Composer & violinist Jessica Moss shares new album
Max Richter, Hilary Hahn, Jessica Moss
Phosphenes is the first album in three years from the acclaimed composer-violinist and features the “Contemplation Suite” requiem on Side One, her most formally modern/post-classical work.
Prior to her electroacoustic solo career, Jessica Moss was best known for her 15-year tenure in agitprop postpunk band Thee Silver Mt. Zionand as a founding member of the avant-Klezmer ensemble Black Ox Orkestar, alongside contributions to dozens of recordings by the likes of Carla Bozulich, Vic Chesnutt, Basia Bulat, Roy Montgomery, Big|Brave and Sarah Davachi.
The title of the resolute, heart-rending new album by composer/violinist Jessica Moss could not be better chosen. Moss is by now a seasoned practitioner of immersive isolation music; across three previously acclaimed solo records of minimal and maximal post-industrial contemporary composition, her acoustic, amplified, looped, distorted and electronically-shifted violin is the raw material for deeply expressive, palpably haunting, wholly committed longform compositions. Phosphenes is the most incisive and inexorable music Moss has made to date, inscribing halos of refracted light out of deep solitude and hermitic darkness with especially solemn determination and intensity.
In the three-movement “Contemplation Suite” on Side One, Moss exquisitely navigates consonance and dissonance, patiently building from single notes to harmonic clusters and melodic voicings. Violin amplification is deployed to activate overtones, pitch-shifts, live overdubbing and layered depth-of-field. Based on a four-note sequence that sets whole tones against one another, this is a bona fide requiem the finds Moss at her most instrumentally naturalistic, measured, and modern. With its musical focus squarely on the notes and intervals, shaped by her through-composed stylistic playing and performance, the “Contemplation Suite” is Moss’s most formally accomplished post-classical work—and an irrefutably powerful lament.

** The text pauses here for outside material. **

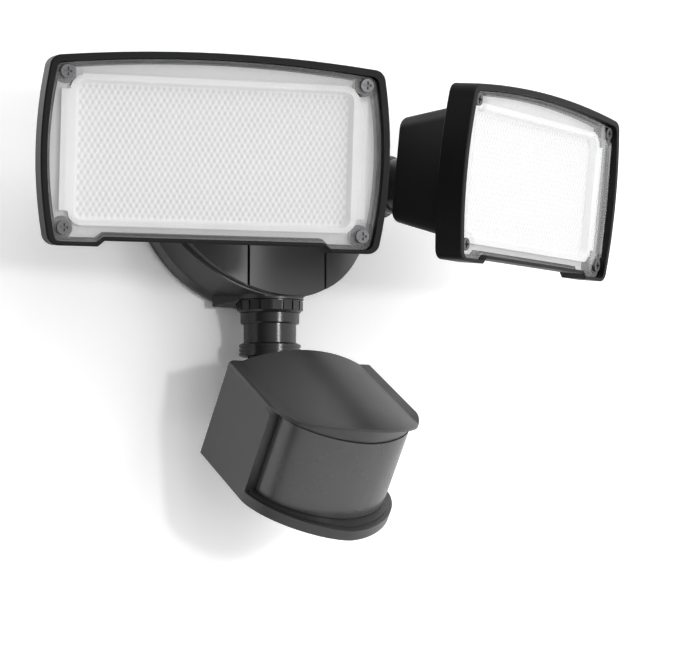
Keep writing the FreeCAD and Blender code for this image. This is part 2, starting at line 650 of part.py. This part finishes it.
def sensor_roof():
    """Arched cap between flat side brims, widening to a thin visor over a sloping band."""
    plan = d_block(VISOR_W, 0.0, VISOR_SIDE, VISOR_SAG, 1.8, CAP_Z, 10)
    brim = slab(-VISOR_W / 2, VISOR_W / 2, -80, 5, CAP_Z - 5, 0)
    brim = softened(brim, BRIM_ROUND, lambda e: e.BoundBox.YLength > 80 and e.BoundBox.ZMin > -1)
    cap = plan.common(roof_arch(0).fuse(brim))
    band_low = d_plan(LENS_W, -VISOR_SIDE, SENSOR_SIDE, LENS_SAG, 1.8, CAP_Z)
    band_high = d_plan(VISOR_W - 2.6, -VISOR_SIDE, VISOR_SIDE + 1.0, VISOR_SAG - 2.4, 1.8, ROOF_CROWN)
    band = Part.makeLoft([band_low, band_high], True, True)
    behind = slab(-40, 40, -SENSOR_SIDE - 0.1, 5, -10, 12)
    below_brim = slab(-40, 40, -80, -SENSOR_SIDE, -10, -VISOR_T - 0.3)
    under = roof_arch(VISOR_T).fuse(below_brim).cut([band, behind])
    cap = cap.cut(under)
    inside = d_block(LENS_W - 3.4, -SHELL_T, SENSOR_SIDE, LENS_SAG - 1.8, 1.8, CAP_Z - 1, 10)
    cap = cap.cut(inside.common(roof_arch(2.4)))
    return cap.removeSplitter()


def back_screw_places():
    """The four screws of the sensor's back plate (x', z')."""
    return [(sx * (SENSOR_W / 2 - 4.8), z) for sx in (-1, 1) for z in (-SENSOR_H + 6.6, -8.4)]


def sensor_housing():
    """Flat side walls, cross wall with the sensor opening, D-shaped floor and lip."""
    half = SENSOR_W / 2
    block = slab(-half, half, -SENSOR_SIDE, 0, -SENSOR_H, CAP_Z - 0.1)
    inside = slab(-half + SHELL_T, half - SHELL_T, -SENSOR_SIDE + 2.6, 1, -SENSOR_H + 2.4, 5)
    body = block.cut(inside)
    body = body.cut(rounded_block(-24, 24, -33, -8, 4.0, -SENSOR_SIDE - 1, -SENSOR_SIDE + 4))
    lip = d_block(LIP_W, -SENSOR_SIDE + 2.0, SENSOR_SIDE - 0.2, LIP_SAG, LIP_N, -SENSOR_H, -38.1)
    groove = d_block(LIP_W - 3.2, -20.0, SENSOR_SIDE - 0.2, LIP_SAG - 2.6, LIP_N, -38.2, -37.2)
    dish = d_block(LENS_W - 4.4, -SENSOR_SIDE - 1.0, SENSOR_SIDE + 2.0, LENS_SAG - 4.6, 1.8, -39.6, -36)
    sill = groove.cut(slab(-40, 40, -SENSOR_SIDE, 10, -50, 0))
    body = body.fuse([lip.cut(slab(-40, 40, -SENSOR_SIDE + 2.4, 10, -50, 0)), sill]).cut(dish)
    for x, z in back_screw_places():
        body = body.fuse(along_y(3.2, -14.0, -2.8, x, z)).cut(along_y(1.1, -12.0, 1, x, z))
    return body.removeSplitter()


def sensor_lens():
    outer = d_block(LENS_W, -SENSOR_SIDE - 0.3, SENSOR_SIDE + 0.5, LENS_SAG, 1.8, *LENS_Z)
    inner = d_block(LENS_W - 3.2, -SENSOR_SIDE + 1, SENSOR_SIDE + 0.5, LENS_SAG - 1.8, 1.8,
                    LENS_Z[0] - 1, LENS_Z[1] + 1)
    return outer.cut(inner).removeSplitter()


def sensor_back():
    half = SENSOR_W / 2 - SHELL_T - 0.3
    plate = slab(-half, half, -2.6, 0, -SENSOR_H + 2.8, CAP_Z - 0.3)
    ears = [placed(e, Placement(Vector(0, PIN_BACK, -PIN_DOWN), Rotation())) for e in clevis(PIN_BACK)]
    plate = plate.cut([along_y(1.4, -5, 1, x, z) for x, z in back_screw_places()])
    gusset = slab(-EAR_OUT, EAR_OUT, -1.0, 3.0, -PIN_DOWN - EYE_R, -PIN_DOWN + EYE_R)
    plate = plate.fuse(ears + [gusset]).cut(rod(2.0, 12, (0, -6, -PIN_DOWN), (0, 1, 0)))
    return plate.removeSplitter()


def sensor_board():
    board = slab(-28, 28, -32.0, -30.4, -37, -6)
    eyes = []
    for angle in (-40, 0, 40):
        eye = rod(4.2, 4.0, (0, 0, 0), (0, -1, 0))
        eye.rotate(Vector(0, 0, 0), Vector(0, 0, 1), angle)
        eye.translate(Vector(math.sin(math.radians(angle)) * 18, -31.5, -20))
        eyes.append(eye)
    stays = [along_y(2.0, -30.4, -2.6, x, z) for x in (-20, 20) for z in (-32, -12)]
    return board.fuse(eyes + stays).removeSplitter()


def back_screws():
    shapes = []
    for x, z in back_screw_places():
        one = screw(2.4, 1.4, 1.1, 8.0, 0, 0, 0)
        one.rotate(Vector(0, 0, 0), Vector(0, 0, 1), 180)
        one.translate(Vector(x, 0, z))
        shapes.append(one)
    return group(shapes)


def sensor_parts():
    pieces = {
        "sensor_housing": sensor_housing(), "sensor_roof": sensor_roof(),
        "sensor_lens": sensor_lens(), "sensor_back": sensor_back(),
        "sensor_board": sensor_board(), "sensor_screws": back_screws(),
    }
    for name, shape in pieces.items():
        save(name, placed(shape, sensor_frame()))


def arm_parts():
    shapes = {"collar": lock_collar(), "arm": swivel_arm(), "bolt": tilt_bolt(), "nut": lock_nut()}
    frames = {
        "left": (arm_frame(-1), head_frame(-1)), "right": (arm_frame(1), head_frame(1)),
        "sensor": (neck_frame(), tilted_neck()),
    }
    for word, (level, tilted) in frames.items():
        save("collar_" + word, placed(shapes["collar"], level))
        save("arm_" + word, placed(shapes["arm"], level))
        save("bolt_" + word, placed(shapes["bolt"], tilted))
        save("nut_" + word, placed(shapes["nut"], tilted))


def tilted_neck():
    """Frame of the sensor's tilt bolt, turned with the sensor."""
    turn = Rotation(Vector(0, 0, 1), SENSOR_YAW) * Rotation(Vector(1, 0, 0), SENSOR_PITCH)
    return Placement(Vector(0, NECK_Y, NECK_TOP - ARM_REACH), turn)


canopy_parts()
arm_parts()
head_parts()
sensor_parts()
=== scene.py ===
import json
import math

import bpy
from mathutils import Matrix, Vector

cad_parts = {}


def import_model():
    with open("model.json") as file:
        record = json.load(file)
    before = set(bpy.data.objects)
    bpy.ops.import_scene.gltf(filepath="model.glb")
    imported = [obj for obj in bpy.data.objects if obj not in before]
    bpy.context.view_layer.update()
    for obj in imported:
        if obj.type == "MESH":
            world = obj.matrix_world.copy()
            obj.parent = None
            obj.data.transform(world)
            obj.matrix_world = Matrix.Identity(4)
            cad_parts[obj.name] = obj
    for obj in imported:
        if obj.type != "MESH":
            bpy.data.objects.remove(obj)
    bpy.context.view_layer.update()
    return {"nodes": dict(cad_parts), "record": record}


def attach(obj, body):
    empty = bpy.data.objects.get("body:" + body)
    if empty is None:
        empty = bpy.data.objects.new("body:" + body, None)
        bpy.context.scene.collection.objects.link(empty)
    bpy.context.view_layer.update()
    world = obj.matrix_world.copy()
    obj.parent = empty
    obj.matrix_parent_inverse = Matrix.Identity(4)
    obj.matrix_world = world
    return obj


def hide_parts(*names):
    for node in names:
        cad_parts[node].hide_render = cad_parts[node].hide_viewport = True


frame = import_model()
nodes = frame["nodes"]

# ---------------------------------------------------------------- camera and light
CAMERA_AT = (-0.5916, -0.8405, -0.1304)
CAMERA_LOOK = (0.6052, 0.7938, 0.0592)
CAMERA_LENS = 131.4          # mm
CAMERA_SENSOR = 36.0         # mm
CAMERA_REACH = 20.0
WALL_GAP = 0.0004            # the wall stands just behind the mounting face
WALL_X = (-0.36, 1.6)
WALL_TOP = 1.2
FLOOR_X = 1.6
FLOOR_FRONT = -3.0
FLOOR_Z = -1.1
WHITE = (1, 1, 1, 1)
BACKDROP_LIT = 0.8           # the backdrop's grey for light that it throws back
BACKDROP_SEEN = 1.24         # the backdrop's grey for the camera
ROOM_LIGHT_FROM = (0.61, -0.59, 0.53)
ROOM_SPAN = (-0.5, 1.0)      # cosine to that direction, from the dim side to the bright side
ROOM_STRENGTH = (0.10, 1.36)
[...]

Side Two unfolds in a more portentous vein: “Let Down” is marked by cavernous octave-dropped arco and pizzicato, providing a gothically-inflected substratum upon which plangent wordless vocal invocations and cumulative gyres of violin melody unfurl. “Distortion Harbour” grinds with noisier grit, tracing a tremendous arc of darkwave crescendo, also shot through with vocal calls, and intensified by strobing power electronics: Moss at her harrowing maximalist best. Both songs highlight Moss’s ambient-metal, ethereal-noise sensibility and her distinctive palette of industrial-inflected signal-bending—a reminder of why she’s also been a go-to player for the likes of Big Brave, Oiseaux-Tempête and Zu in recent years. Album closer “Memorizing & Forgetting” is inarguably the most tender and overtly touching song in Jessica’s oeuvre: a keening lullabye of sorts, on which she plays piano, violin and guitar, joined by Julius Lewy in a lustrous ambient vocal duet.